Although the team signed a couple veterans to be preseason bodies at the cornerback position, perhaps the most interesting move it made was moving undrafted rookie wide receiver Quinton Dunbar from wide receiver over to cornerback to see what he could do.

At 6-foot-2, Dunbar definitely had the size, and head coach Jay Gruden and Fewell wanted to see if he had the physicality and natural skills to stick with receivers.

"So we took him over, first we had to get him in the stance and teach him how to pedal -- as a matter of fact I was watching some film on him from the preseason and his pedal was not very good," Fewell recalled. "But the thing about Quinton is he really worked at it and he listened to what you said and took what you said to heart and he worked every day at his craft."

Fewell said "if you have a player that has talent and has a skillset that works at his craft, he'll get better and better." Perhaps not coincidentally, Dunbar made the regular-season roster as a cornerback and even made one of the most crucial plays of the season, picking off New York Giants quarterback Eli Manning in the end zone to help secure a Week 11 victory at FedExField.

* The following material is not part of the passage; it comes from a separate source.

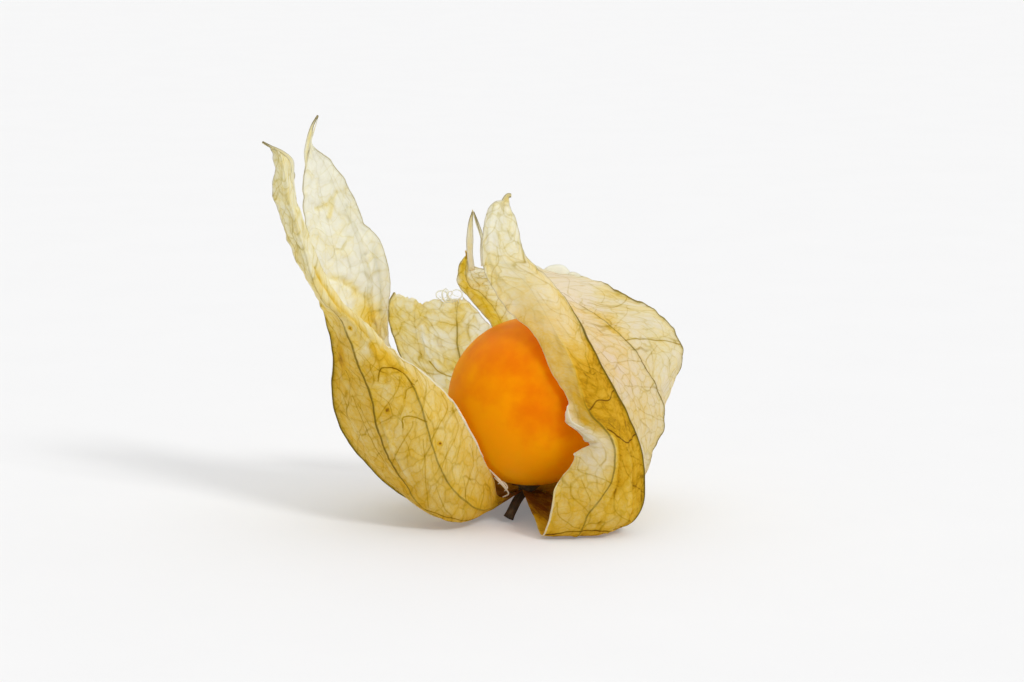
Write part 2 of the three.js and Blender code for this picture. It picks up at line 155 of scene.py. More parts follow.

Match Dunbar's natural ability, the later addition of veteran Will Blackmon (who came on after Week 1 and turned in a career year) and the eventual return of Culliver, Hall and Breeland, and the Redskins eventually settled down at the cornerback position.

The team even moved Hall -- a three-time Pro Bowler at cornerback -- over to safety towards the second half of the season, as the veteran continued to recover from a sprained toe.

Both Gruden and Fewell believe Hall can be not just a mainstay at safety from this point on, but one of the top safeties in the league.

"Transferring to safety midway through the year is really tough to do," Fewell said. "And because he's such a student of the game, because he's a hard worker not only on the field but in the classroom, he was a guy that was able to come in and make that transition."

'They kept believing'
A loss at home to the Green Bay Packers in the opening round of the playoffs definitely wasn't what the Redskins wanted, but Fewell sees the simple experience of postseason football as beneficial, as gave his players a "taste of what it feels like" to know you're that close to the ultimate goal.

"that's kind of been my thing for talking to the DBs, texting them over this offseason: 'Let's win and advance,'" Fewell said. "And so if you have that burning desire, which I believe that we do have, we'll come out ready and we'll come out wanting to win and advance."

Fewell hopes that disappointment resonates with the players, igniting that passion and desire for success next season.

Injuries aside, Fewell is pleased of how his team was able to face the adversity and finish out the season strong, disproving the critics who didn't think the Redskins would be much of a factor in the NFC East.

"Oh, I'm extremely proud of how we stuck together, and one of the things I've learned over the years is our guys continue to listen," Fewell said. "They listen to the coaching, they never turned us off, they kept believing what we were telling them and thus for we were able to win that NFC East -- and what a tremendous accomplishment for a team that was picked to be last in the East to be the No. 1 team in the East."